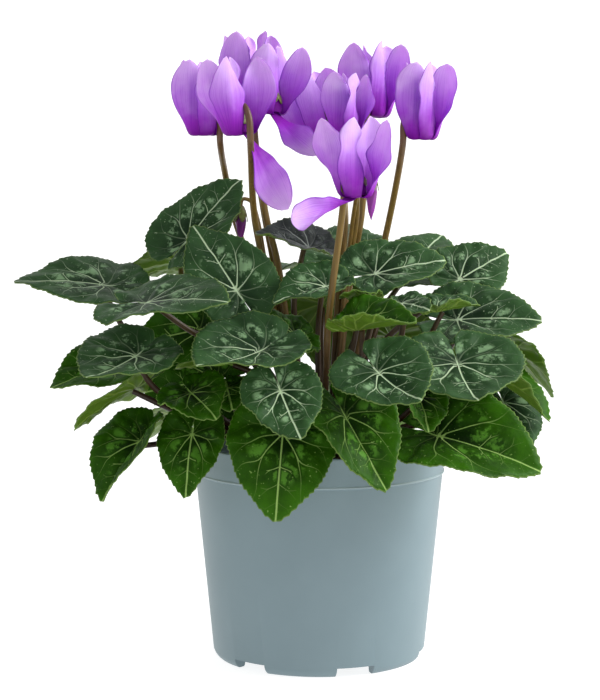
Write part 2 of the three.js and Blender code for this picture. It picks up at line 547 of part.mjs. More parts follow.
function leafStalkCurve(leaf, index) {
  const notch = bladePoint3(leaf, 0, 0, -bladeThickness / 2);
  const rib = bladePoint3(leaf, 0.5, 0, -bladeThickness / 2).sub(notch).normalize();
  const seat = rib.clone().cross(leaf.left);
  const end = notch.addScaledVector(rib, 2.2).addScaledVector(seat, -seatGap);
  const outward = new THREE.Vector3(end.x, end.y, 0);
  const reach = outward.length();
  outward.normalize();
  const start = outward.clone().multiplyScalar(crownRadius * mix(1, 0.35, smooth(110, 200, end.z)));
  start.z = cormTop(start.length()) - 3;
  const span = end.distanceTo(start);
  const sideways = new THREE.Vector3(-outward.y, outward.x, 0);
  let best = null;
  for (const square of [0.28, 0.12]) {
    for (const swing of [0, 0.08, -0.08, 0.16, -0.16, 0.25, -0.25, 0.36, -0.36]) {
      for (const [lift, raise] of liftsAndRaises) {
        const curve = new THREE.CubicBezierCurve3(
          start,
          start.clone().addScaledVector(outward, reach * 0.25).addScaledVector(sideways, span * swing)
            .add(new THREE.Vector3(0, 0, span * lift)),
          end.clone().addScaledVector(seat, -span * square).addScaledVector(sideways, span * swing * 0.6)
            .add(new THREE.Vector3(0, 0, span * raise)),
          end);
        const clear = clearance(curve, index);
        if (!best || clear > best.clear + 0.05) best = { curve, clear, seat };
        if (best.clear > 4.2) return best;
      }
    }
  }
  return best;
}

// The least distance from a stalk's line to the blades, and to the pot's rim.
function clearance(curve, index) {
  let least = 99;
  const corners = curve.getSpacedPoints(leafStalkSteps);
  for (let i = 2; i <= 24; i += 1) {
    const place = (i / 24) * leafStalkSteps;
    const k = Math.min(leafStalkSteps - 1, Math.floor(place));
    const p = corners[k].clone().lerp(corners[k + 1], place - k);
    if (Math.hypot(p.x, p.y) > rimRadius - 6 && p.z < potHeight + 6) least = Math.min(least, p.z - potHeight - 2.5);
    bladePoints.forEach((points, j) => {
      const own = j === index;
      if (placedLeaves[j].at.distanceTo(p) > 70) return;
      for (const q of points) {
        const near = Math.abs(q.x - p.x) < least && Math.abs(q.y - p.y) < least && Math.abs(q.z - p.z) < least;
        if (near && !(own && q.distanceTo(placedLeaves[j].at) < 10)) least = Math.min(least, p.distanceTo(q));
      }
    });
  }
  return least;
}

// The corm with everything that grows from its crown: leaf stalks, flower stalks, calyxes and bud stalks.
function makeStalks() {
  const solids = [cormSolid(0)];
  placedLeaves.forEach((leaf, index) => {
    const { curve, clear, seat } = leafStalkCurve(leaf, index);
    if (clear < 3) console.warn(leaf.name, 'stalk is within', clear.toFixed(1), 'mm of a blade');
    solids.push(solidOf(tube(curve, leafStalkSteps, 5, (t) => leafStalkRadius * mix(1.2, 0.85, t), seat)));
  });
  const thickness = (t) => mix(flowerStalkRadius, hookRadius, smooth(0.8, 0.92, t)) + 0.4 * smooth(0.3, 0, t);
  placedBlooms.forEach((bloom) => {
    const calyx = turned([[0, tubeLength + seatGap], [3.4, tubeLength + seatGap], [2, tubeLength + 3], [0, tubeLength + 3.2]], 6);
    solids.push(solidOf(tube(flowerStalkCurve(bloom), 13, 5, thickness)), solidOf(ontoBloom(calyx, bloom)));
  });
  buds.forEach((bud) => {
    const curve = new THREE.CatmullRomCurve3(bud.stalk.map(vec), false, 'centripetal');
    const calyx = turned([[0, 0], [bud.width * 0.42, 0], [bud.width * 0.3, 2.6], [0, 2.8]], 6)
      .translate(bud.top[0], bud.top[1], bud.top[2] + seatGap);
    solids.push(solidOf(tube(curve, 10, 5, (t) => mix(1.3, 0.8, t))), solidOf(calyx));
  });
  const [whole, ...rest] = wasm.Manifold.union(solids).asOriginal().simplify(0.05).decompose();
  if (rest.some((body) => body.volume() > 0)) console.warn('a stalk is loose from the corm');
  return whole;
}

const innerRadius = makePot();
makeSoil(innerRadius);
addPiece('corm_and_stalks', makeStalks(), 'stalks');
placedLeaves.forEach((leaf) => addPiece(leaf.name, bladeGeometry(leaf), 'leaf'));
placedBlooms.forEach((bloom) => addPiece(bloom.name, bloomSolid(bloom), 'petal'));
buds.forEach((bud) => addPiece(bud.name, budGeometry(bud), 'petal'));

export default cyclamen;
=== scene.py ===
"""Potted cyclamen: a grower's pot of moulded plastic, peat soil, a corm with its stalks, toothed marbled
leaves, swept-back violet blooms and two hanging buds. Metres, +Z up, the display side facing -Y. The soil,
the leaves, the stalks, the flowers and the paper are worked out in millimetres, but for their thickness."""
import math
import random

import bmesh
import bpy
import numpy as np
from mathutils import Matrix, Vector, noise


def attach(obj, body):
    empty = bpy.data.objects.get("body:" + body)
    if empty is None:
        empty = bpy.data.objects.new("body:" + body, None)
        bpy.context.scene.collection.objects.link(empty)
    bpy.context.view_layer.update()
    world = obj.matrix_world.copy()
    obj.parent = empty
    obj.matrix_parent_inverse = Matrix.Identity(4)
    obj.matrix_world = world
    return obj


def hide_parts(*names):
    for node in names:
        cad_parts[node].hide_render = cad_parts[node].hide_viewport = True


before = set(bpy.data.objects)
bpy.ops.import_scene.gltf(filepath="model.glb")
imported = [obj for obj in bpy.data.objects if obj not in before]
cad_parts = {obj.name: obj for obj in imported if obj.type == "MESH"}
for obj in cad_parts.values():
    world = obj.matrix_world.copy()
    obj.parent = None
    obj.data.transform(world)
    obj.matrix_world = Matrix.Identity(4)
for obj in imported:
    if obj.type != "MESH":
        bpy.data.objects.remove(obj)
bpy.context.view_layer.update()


# Pot: a thin grower's pot of grey-blue polypropylene, injection moulded. One ring of edges is drawn up
# from the pad under the floor, round the wall and lip and down the inside, and the foot is then notched.
def srgb(hex_colour):
    """Turns an sRGB hex colour into the linear colour that a shader holds."""
    channels = [int(hex_colour[i:i + 2], 16) / 255 for i in (1, 3, 5)]
    linear = [c / 12.92 if c <= 0.04045 else ((c + 0.055) / 1.055) ** 2.4 for c in channels]
    return (*linear, 1)


def fill_inputs(node, inputs):
    """Fills a node's inputs with values, or links them to outputs. Another node stands for the first of its
    outputs that is in use."""
    for key, value in inputs.items():
        if isinstance(value, bpy.types.Node):
            value = next(output for output in value.outputs if output.enabled)
        if isinstance(value, bpy.types.NodeSocket):
            node.id_data.links.new(value, node.inputs[key])
        else:
            node.inputs[key].default_value = value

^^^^

§ The exercise
Identify lines with the string "context". Copy each one.

§ Worked solution
        bpy.context.scene.collection.objects.link(empty)
    bpy.context.view_layer.update()
bpy.context.view_layer.update()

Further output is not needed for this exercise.